— start of Source material —

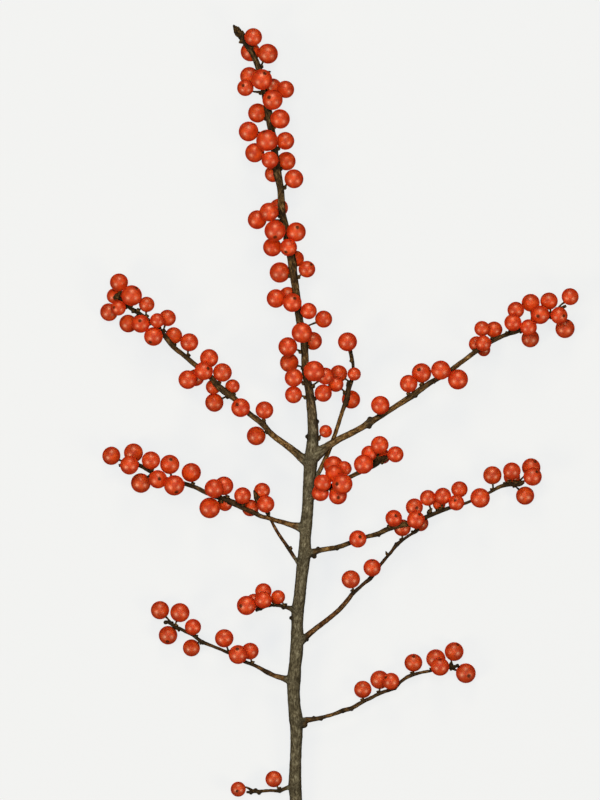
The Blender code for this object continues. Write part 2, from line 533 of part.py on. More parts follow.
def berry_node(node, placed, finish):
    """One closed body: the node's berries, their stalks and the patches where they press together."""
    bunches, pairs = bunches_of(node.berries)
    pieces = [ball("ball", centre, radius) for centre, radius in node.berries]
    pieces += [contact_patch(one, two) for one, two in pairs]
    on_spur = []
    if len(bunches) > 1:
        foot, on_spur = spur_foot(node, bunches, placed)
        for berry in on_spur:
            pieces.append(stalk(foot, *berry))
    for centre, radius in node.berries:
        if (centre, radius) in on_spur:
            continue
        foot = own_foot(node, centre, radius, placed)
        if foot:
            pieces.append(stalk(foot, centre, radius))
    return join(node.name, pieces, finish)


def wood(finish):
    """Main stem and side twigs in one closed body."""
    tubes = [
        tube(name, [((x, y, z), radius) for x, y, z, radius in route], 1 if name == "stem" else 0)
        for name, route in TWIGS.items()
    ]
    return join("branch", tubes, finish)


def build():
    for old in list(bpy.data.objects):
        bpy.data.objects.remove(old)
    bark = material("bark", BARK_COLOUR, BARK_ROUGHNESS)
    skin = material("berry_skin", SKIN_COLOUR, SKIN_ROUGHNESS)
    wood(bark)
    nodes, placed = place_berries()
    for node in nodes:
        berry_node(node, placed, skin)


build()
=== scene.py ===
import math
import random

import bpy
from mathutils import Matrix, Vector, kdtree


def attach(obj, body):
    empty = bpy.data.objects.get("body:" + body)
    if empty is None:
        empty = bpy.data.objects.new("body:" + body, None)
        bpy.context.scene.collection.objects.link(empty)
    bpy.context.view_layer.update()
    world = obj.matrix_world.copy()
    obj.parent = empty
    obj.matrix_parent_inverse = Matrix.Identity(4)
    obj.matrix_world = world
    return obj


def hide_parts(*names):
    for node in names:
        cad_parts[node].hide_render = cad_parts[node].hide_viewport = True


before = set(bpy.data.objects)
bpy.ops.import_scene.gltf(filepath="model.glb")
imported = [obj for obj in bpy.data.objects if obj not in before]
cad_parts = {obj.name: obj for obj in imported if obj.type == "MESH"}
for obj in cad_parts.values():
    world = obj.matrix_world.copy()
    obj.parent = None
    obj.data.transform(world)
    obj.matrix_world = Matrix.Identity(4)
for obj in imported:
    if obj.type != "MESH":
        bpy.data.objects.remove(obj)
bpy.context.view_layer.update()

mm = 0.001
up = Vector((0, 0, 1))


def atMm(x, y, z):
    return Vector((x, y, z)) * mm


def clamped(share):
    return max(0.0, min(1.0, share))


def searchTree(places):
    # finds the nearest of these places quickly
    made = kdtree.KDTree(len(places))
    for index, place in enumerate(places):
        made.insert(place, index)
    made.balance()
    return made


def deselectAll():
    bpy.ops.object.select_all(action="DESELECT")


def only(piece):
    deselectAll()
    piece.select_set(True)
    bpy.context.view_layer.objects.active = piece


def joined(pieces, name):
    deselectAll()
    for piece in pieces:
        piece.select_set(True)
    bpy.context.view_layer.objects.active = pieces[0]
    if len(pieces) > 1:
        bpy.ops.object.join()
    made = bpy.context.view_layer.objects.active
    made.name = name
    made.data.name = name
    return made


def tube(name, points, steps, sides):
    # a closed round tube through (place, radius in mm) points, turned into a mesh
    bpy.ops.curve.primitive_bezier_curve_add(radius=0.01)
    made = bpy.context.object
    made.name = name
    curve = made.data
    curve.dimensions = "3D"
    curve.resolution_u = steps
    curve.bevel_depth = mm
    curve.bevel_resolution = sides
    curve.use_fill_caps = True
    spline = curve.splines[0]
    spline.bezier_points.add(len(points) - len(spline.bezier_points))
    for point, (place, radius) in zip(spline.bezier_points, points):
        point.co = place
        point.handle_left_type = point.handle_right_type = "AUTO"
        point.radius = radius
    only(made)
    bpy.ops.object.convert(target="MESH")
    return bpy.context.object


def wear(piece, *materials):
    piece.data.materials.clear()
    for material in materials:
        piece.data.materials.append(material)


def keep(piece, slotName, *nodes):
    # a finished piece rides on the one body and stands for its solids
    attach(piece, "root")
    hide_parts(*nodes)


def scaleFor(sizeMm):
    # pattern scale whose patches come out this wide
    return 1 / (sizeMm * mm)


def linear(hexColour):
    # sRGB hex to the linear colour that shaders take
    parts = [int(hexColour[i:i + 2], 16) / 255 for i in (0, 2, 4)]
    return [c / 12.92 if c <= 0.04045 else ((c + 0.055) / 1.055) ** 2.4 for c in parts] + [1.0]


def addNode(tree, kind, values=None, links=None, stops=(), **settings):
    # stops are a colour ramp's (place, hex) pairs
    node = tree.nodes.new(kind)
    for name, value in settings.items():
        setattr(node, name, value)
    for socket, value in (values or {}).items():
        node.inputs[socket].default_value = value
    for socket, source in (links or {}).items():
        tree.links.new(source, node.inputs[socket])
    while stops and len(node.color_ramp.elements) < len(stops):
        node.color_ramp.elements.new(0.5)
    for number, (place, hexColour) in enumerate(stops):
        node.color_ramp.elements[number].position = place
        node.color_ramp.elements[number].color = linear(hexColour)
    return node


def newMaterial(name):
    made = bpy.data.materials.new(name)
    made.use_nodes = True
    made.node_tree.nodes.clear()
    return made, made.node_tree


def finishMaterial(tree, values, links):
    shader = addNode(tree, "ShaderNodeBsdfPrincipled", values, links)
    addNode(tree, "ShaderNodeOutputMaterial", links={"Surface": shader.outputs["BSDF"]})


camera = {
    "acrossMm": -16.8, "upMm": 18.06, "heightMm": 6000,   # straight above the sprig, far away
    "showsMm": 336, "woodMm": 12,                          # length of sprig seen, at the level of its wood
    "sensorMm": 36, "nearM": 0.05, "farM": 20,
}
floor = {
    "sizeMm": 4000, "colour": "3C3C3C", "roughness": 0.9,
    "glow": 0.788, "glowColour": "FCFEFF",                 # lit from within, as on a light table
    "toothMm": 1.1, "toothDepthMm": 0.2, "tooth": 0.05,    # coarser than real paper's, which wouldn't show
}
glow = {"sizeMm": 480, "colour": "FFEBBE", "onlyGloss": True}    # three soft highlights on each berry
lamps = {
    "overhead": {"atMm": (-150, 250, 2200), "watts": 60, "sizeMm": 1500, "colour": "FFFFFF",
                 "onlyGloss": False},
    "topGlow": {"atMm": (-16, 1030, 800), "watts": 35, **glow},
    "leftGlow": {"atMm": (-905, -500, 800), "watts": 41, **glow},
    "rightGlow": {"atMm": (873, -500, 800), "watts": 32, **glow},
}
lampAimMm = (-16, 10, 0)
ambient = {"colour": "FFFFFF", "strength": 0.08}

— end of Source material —

### Exercise task
Only the lines from the one containing "foot = own_foot(node, centre, radius, placed)" through the one containing "obj.matrix_world = Matrix.Identity(4)" are to be retyped, both boundary lines included, with no other material.

### Expected answer
        foot = own_foot(node, centre, radius, placed)
        if foot:
            pieces.append(stalk(foot, centre, radius))
    return join(node.name, pieces, finish)


def wood(finish):
    """Main stem and side twigs in one closed body."""
    tubes = [
        tube(name, [((x, y, z), radius) for x, y, z, radius in route], 1 if name == "stem" else 0)
        for name, route in TWIGS.items()
    ]
    return join("branch", tubes, finish)


def build():
    for old in list(bpy.data.objects):
        bpy.data.objects.remove(old)
    bark = material("bark", BARK_COLOUR, BARK_ROUGHNESS)
    skin = material("berry_skin", SKIN_COLOUR, SKIN_ROUGHNESS)
    wood(bark)
    nodes, placed = place_berries()
    for node in nodes:
        berry_node(node, placed, skin)


build()
=== scene.py ===
import math
import random

import bpy
from mathutils import Matrix, Vector, kdtree


def attach(obj, body):
    empty = bpy.data.objects.get("body:" + body)
    if empty is None:
        empty = bpy.data.objects.new("body:" + body, None)
        bpy.context.scene.collection.objects.link(empty)
    bpy.context.view_layer.update()
    world = obj.matrix_world.copy()
    obj.parent = empty
    obj.matrix_parent_inverse = Matrix.Identity(4)
    obj.matrix_world = world
    return obj


def hide_parts(*names):
    for node in names:
        cad_parts[node].hide_render = cad_parts[node].hide_viewport = True


before = set(bpy.data.objects)
bpy.ops.import_scene.gltf(filepath="model.glb")
imported = [obj for obj in bpy.data.objects if obj not in before]
cad_parts = {obj.name: obj for obj in imported if obj.type == "MESH"}
for obj in cad_parts.values():
    world = obj.matrix_world.copy()
    obj.parent = None
    obj.data.transform(world)
    obj.matrix_world = Matrix.Identity(4)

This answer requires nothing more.